The respect in which it is specifically urged by appellant that the trial court abused its discretion is that within its “decree” the trial court clearly indicated that the reason why the requested change of name was denied the applicant therefor was that, although theretofore, in bankruptcy proceedings, he had been adjudged a bankrupt and therein had been discharged of his debts, thereafter he had not paid the said several debts regarding which he thus had been legally relieved. In that particular, an examination of the “decree” shows that, besides a recital of the finding by the court of various essential jurisdictional facts, the “decree” contains a statement to the effect that, although theretofore petitioner had been adjudged a bankrupt in the state of New York and that “all his debts had been discharged in said bankruptcy proceedings,” it further appeared “that the debts of the petitioner, so discharged in said bankruptcy proceedings, have not been paid.”
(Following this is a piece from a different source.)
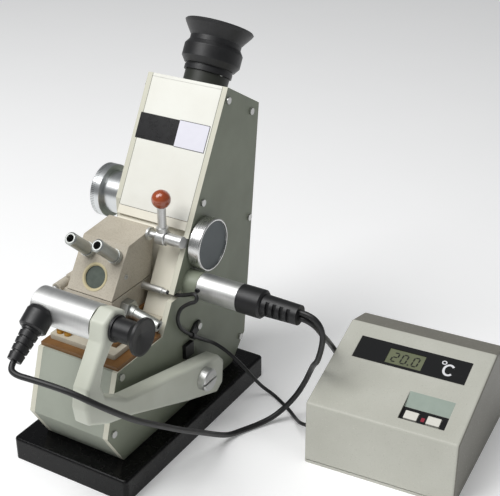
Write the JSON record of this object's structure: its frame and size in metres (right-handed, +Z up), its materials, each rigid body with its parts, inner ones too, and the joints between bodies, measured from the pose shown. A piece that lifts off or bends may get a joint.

It therefore becomes obvious that a decision by this court as to whether, in the premises, the trial court was guilty of an abuse of discretion in denying an official change of name to the petitioner depends upon a determination of the question, measured by the “bounds of reason,” of whether the former adjudication of the bankruptcy of petitioner and, in the particular circumstances, thereafter the failure of the applicant to pay his former debts, furnish a sufficient basis for the “decree” regarding which appellant herein complains.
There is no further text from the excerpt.